Concevoir se dit aussi figurément de la simple vue que nous avons des choses qui se présentent notre esprit, sans en former aucun jugement. Log. Il signifie aussi, avoir l’intelligence prompte, facile, se former des idées justes relativement à l’ordre & au dessein de ce qu’on se propose. Aliquid animo concipere, cogitatione capere. Pour croire les choses qui sont de la foi, il n’est pas nécessaire de les concevoir. Une chose est avilie auprès de bien des gens dès qu’elle est facile à concevoir. Font. Le Lecteur prend d’ordinaire pour galimatias ce qu’il ne conçoit pas. Boil.

Peux-tu bien concevoir, dans ces tristes momens,
La rigueur de mon sort, mes craintes, mes tourmens ? Capistron.
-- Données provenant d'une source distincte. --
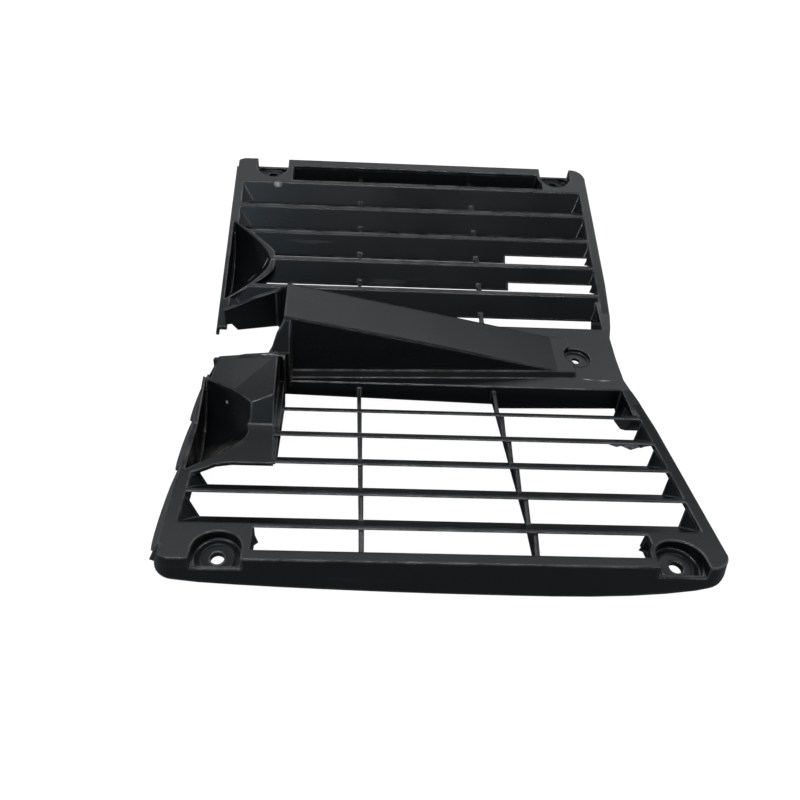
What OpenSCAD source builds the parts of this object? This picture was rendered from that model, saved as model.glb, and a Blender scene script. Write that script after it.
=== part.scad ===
// Motorcycle radiator guard, one injection moulding.
// Two louvred panels lean up from a solid middle bridge, which carries a sloping hood.
// X runs along the louvres, Y across them, Z up from the resting plane.
// Inside the modules X is counted from the first cross rib; the finished part is centred in the end.

/* [Overall] */
// Distance from the middle line to the outer edge of each side rim
half_w = 200; // [190:1:215]
// Distance from the first cross rib to the right edge
right_l = 189.5; // [178:0.5:200]
// Distance from the first cross rib to the left edge
left_l = 103.5; // [100:0.5:110]
// Height of the side rims above the resting plane
rim_h = 59.6; // [56:0.1:66]
// Lean of each louvred panel, in degrees
tilt = 12.7; // [11:0.1:15]
// Corner radius at the right end
corner_r = 11; // [8:0.5:20]

/* [Walls] */
// Thickness of the moulded walls
wall = 2.5; // [2:0.1:3.2]
// Width of the side and right rims, seen from above
rim_w = 7; // [3:0.1:8]
// Width of the left rim, seen from above
left_rim_w = 7.1; // [5:0.1:9]
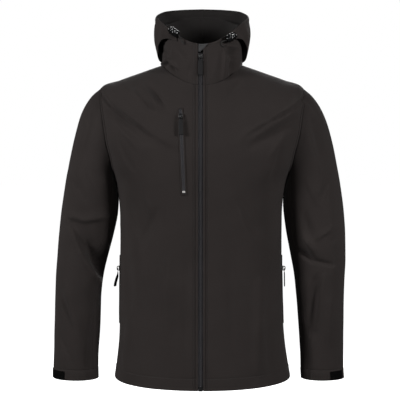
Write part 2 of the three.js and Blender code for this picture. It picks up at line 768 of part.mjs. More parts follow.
for (const [name, side] of sides) {
  const tape = zipBand([chainWidth / 2 + seamGap, 6, tapeReach].map((x) => side * x), hemRow - 0.1);
  add(`main_zip_tape_${name}`, wall(tape, tapeThickness, -clothThickness - 0.4), 'zipTape');
}
const chainEndRow = hemRow - 0.35;
const chain = zipBand([-chainWidth / 2, chainWidth / 2], chainEndRow);
add('main_zip_chain', wall(chain, 2.2, -chainSunk), 'zipChain');
addSliderAndPuller('main', centreFrame('collar', sliderRow, 0), -chainSunk + seamGap);

const boxOutline = roundedOutline(8, -zipBoxHeight, 0, 1.5);
const boxSeat = placedOn(centreFrame('front', chainEndRow, 0), -chainSunk);
boxSeat.multiply(new THREE.Matrix4().makeTranslation(0, 0, -seamGap));
add('main_zip_box', plate(boxOutline, 2.2, 1), 'slider', boxSeat);

// Chin guard: a folded corner of cloth over the top of the zip
const guardRows = spread(2.36, collarTop, 3);
const guard = guardRows.map((row, k) => {
  const rightEdge = -4.5;
  const leftEdge = mix(-1.5, 17, k / (guardRows.length - 1));
  return spread(rightEdge, leftEdge, 3).map((x) => collarFrame(angleAt(collar, row, x), row));
});
add('chin_guard', wall(guard, 1.2, onCloth + 1.2), 'cloth');

// Chest pocket zip on the wearer's right
const chestTop = new THREE.Vector2(-44.5, -100);
const chestEnd = new THREE.Vector2(-36.5, -286);
const chestSliderAt = 0.09;
const chestRun = chestEnd.clone().sub(chestTop);
const chestUp = new THREE.Vector3(-chestRun.x, 0, -chestRun.y).normalize();

function chestFrame(along, across) {
  const place = chestTop.clone().addScaledVector(chestRun, along);
  return seenAt(frontGrids[-1], place.x + across, place.y);
}

const chestStrip = spread(0, 1, 16).map(
  (along) => [-1, 0, 1].map((k) => chestFrame(along, k * stripWidth / 2)),
);
add('chest_zip', wall(chestStrip, stripThickness, onCloth + stripThickness), 'zipChain');
const onStrip = onCloth + stripThickness + seamGap;
addSliderAndPuller('chest', chestFrame(chestSliderAt, 0), onStrip, chestUp);
add(
  'chest_end_stop',
  plate(roundedOutline(6, -2.5, 2.5, 1), 1.2),
  'endStop',
  placedOn(chestFrame(0.975, 0), onStrip, chestUp),
);

// Hand pocket zips, close to the side seams
const handColumns = [10.75, 11, 11.25];
const handTopRow = 17.9; // of the panel's grid
const handEndRow = 21.1;
const handSliderRow = 18.5;

for (const [name, side] of sides) {
  const lines = [handTopRow, 18, 18.5, 19, 19.5, 20, 20.5, handEndRow];
  const strip = lines.map((row) => handColumns.map((column) => onGrid(frontGrids[side], column, row)));
  add(`hand_zip_${name}`, wall(strip, stripThickness, onCloth + stripThickness), 'zipChain');
  const seat = onGrid(frontGrids[side], 11, handSliderRow);
  addSliderAndPuller(`hand_${name}`, seat, onStrip);
}

// Cuffs: a tab sewn into the sleeve's seam that points outwards, and the loop patch that it closes on
const cuffTopLine = 16.75; // of the sleeve's grid
const cuffLowLine = 17.92;
const tabThickness = 1.8;
const patchThickness = 1;
const cuffs = {
  right: { side: -1, tabEnd: 66, tabRoot: 144, patchStart: -14 },
  left: { side: 1, tabEnd: 74, tabRoot: 126, patchStart: 30 },
};

function cuffBand(side, fromTurn, toTurn) {
  const grid = sleeveGrid(side, topSeamBack, topSeamFront, 15);
  const column = (turn) => (turn + 126) / 18;
  const [first, last] = [column(fromTurn), column(toTurn)];
  const [firstWhole, lastWhole] = [Math.ceil(first + 0.01), Math.ceil(last - 0.01) - 1];
  const columns = [first, ...spread(firstWhole, lastWhole, lastWhole - firstWhole), last];
  return [cuffTopLine, 17, 17.5, cuffLowLine].map((line) => columns.map((c) => onGrid(grid, c, line)));
}

for (const [name, { side, tabEnd, tabRoot, patchStart }] of Object.entries(cuffs)) {
  const tab = cuffBand(side, tabEnd, tabRoot);
  add(`cuff_tab_${name}`, wall(tab, tabThickness, onCloth + tabThickness), 'cloth');
  const patch = cuffBand(side, patchStart, tabEnd - 1);
  add(`cuff_patch_${name}`, wall(patch, patchThickness, onCloth + patchThickness), 'loopPatch');
}

// Hood drawcord: a barrel lock at each front end of the rim, and the cord's free ends
const lockLength = 21;
const lockRadius = 7.5;
const locks = {
  right: { place: [-60, -78.4, 71], along: [0.8, -0.1, -0.55] },
  left: { place: [69, -77.7, 59], along: [-0.82, -0.1, -0.5] },
};

function lockShape() {
  const half = lockLength / 2;
  const profile = [
    [0, -half], [4.6, -half], [5.2, -half + 1], [5.2, -half + 4], [6.6, -half + 4.4],
    [lockRadius, -half + 8], [lockRadius, half - 5], [6.4, half - 1.2], [4.4, half], [0, half],
  ];
  return new THREE.LatheGeometry(profile.map(([r, h]) => new THREE.Vector2(r, h)), 14);
}

const cords = {
  right: [
    [-51.2, -81.2, 64.8], [-48, -82, 62], [-45.2, -82.6, 58.6], [-43, -82.6, 54.4], [-41, -82, 50],
    [-38.4, -81.6, 46.2], [-35, -81.6, 43.4],
  ],
  left: [
    [59.5, -78.9, 53.4], [56, -80, 51.6], [51.6, -80.4, 51], [47.8, -80.6, 49], [46, -80, 45],
    [47, -79, 41], [50.4, -77.4, 38.6], [54.4, -75.6, 38.8],
  ],
};

function cordShape(points) {
  const section = new THREE.Shape();
  section.absarc(0, 0, cordDiameter / 2, 0, 2 * Math.PI);
  const path = new THREE.CatmullRomCurve3(points.map((p) => new THREE.Vector3(...p)));
  const settings = { steps: 12, extrudePath: path, curveSegments: 4, bevelEnabled: false };
  return new THREE.ExtrudeGeometry(section, settings);
}

for (const [name, { place, along }] of Object.entries(locks)) {
  const turn = new THREE.Quaternion().setFromUnitVectors(
    new THREE.Vector3(0, 1, 0),
    new THREE.Vector3(...along).normalize(),
  );
  const seat = new THREE.Matrix4().compose(new THREE.Vector3(...place), turn, new THREE.Vector3(1, 1, 1));
  add(`cord_lock_${name}`, lockShape(), 'lock', seat);
  add(`drawcord_${name}`, cordShape(cords[name]), 'cord');
}

export default jacket;
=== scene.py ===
# A hooded softshell jacket, filled out as if it were worn, with its sleeves hanging at its sides.
# Sides are the wearer's. The front faces -Y, +X is the wearer's left, and lengths in tables are in mm.
import json
import math
from functools import partial
import bmesh
import bpy
import numpy as np
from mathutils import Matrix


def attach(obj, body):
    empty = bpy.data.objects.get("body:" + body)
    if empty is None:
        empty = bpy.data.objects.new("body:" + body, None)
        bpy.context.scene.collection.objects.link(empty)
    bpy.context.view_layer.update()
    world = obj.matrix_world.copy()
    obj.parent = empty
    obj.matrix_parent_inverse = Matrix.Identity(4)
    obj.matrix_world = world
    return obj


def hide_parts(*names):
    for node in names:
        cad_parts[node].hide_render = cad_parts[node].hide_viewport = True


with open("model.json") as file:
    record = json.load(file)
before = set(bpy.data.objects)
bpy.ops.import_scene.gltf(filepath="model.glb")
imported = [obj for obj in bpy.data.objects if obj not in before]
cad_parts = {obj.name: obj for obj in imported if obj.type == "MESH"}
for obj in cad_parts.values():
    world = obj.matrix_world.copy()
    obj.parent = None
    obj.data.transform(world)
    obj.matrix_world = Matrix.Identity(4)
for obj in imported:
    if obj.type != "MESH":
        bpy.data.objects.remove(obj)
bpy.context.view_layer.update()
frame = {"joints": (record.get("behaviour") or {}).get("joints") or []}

# Camera: level with the jacket's chest and turned a little down, far enough back for a flat, even view.
camera = bpy.data.objects.new("camera", bpy.data.cameras.new("camera"))
bpy.context.scene.collection.objects.link(camera)
camera.data.lens = 105.65
camera.location = (-0.00115, -2.7, -0.124)
camera.rotation_euler = (math.radians(90 - 3.9), 0, 0)
bpy.context.scene.camera = camera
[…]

Concevoir, dit M. l’Abbé Girard, exprime une conformité d’idées, avec les objets présentés, comme entendre & comprendre ; & c’est-là leur signification commune ; mais celle qu’exprime le mot de concevoir, regarde plus particulièrement l’ordre & le dessein de ce qu’on se propose. On l’emploie avec grâce pour les formes, les arrangemens, les projets, les plans ; enfin tout ce qui dépand de l’imagination se conçoit. On entend les langues, on comprend les sciences ; & l’on conçoit ce qui regarde les arts. Il est difficile de concevoir ce qui est confus. Pour concevoir, il faut un esprit net & méthodique.

☞ L’architecture conçoit le plan & l’Economie de ses édifices. Il faut mettre, autant que la conversation le permet, de l’ordre dans son discours, afin d’aider l’idée des autres à concevoir la nôtre.

☞ Mais souvent nos Auteurs n’y regardent pas de si près, & emploient indifféremment ces mots l’un pour l’autre.

Concevoir, en style de Pratique, signifie exprimer d’une certaine manière. La clause du testament qui fait le procès, est conçue en ces termes. Il faut concevoir ainsi la pensée, le jugement des arbitres. La commission étoit conçue en ces termes. Maucroix. Il reçut des Lettres de Darius conçues en des termes si superbes, qu’il s’en offensa. Vaug.

Concevoir, infinitif, s’est dit autrefois pour pensée, conception. Cogitatio, intelligentia.

CONÇU, UE. part. pass. & adj. Conceptus. L’Homme est conçu dans le péché. Conçu signifie quelquefois exprimé ; un ordre conçu en ces termes, c’est-à-dire, exprimé en ces termes. Cette phrase est mal conçue.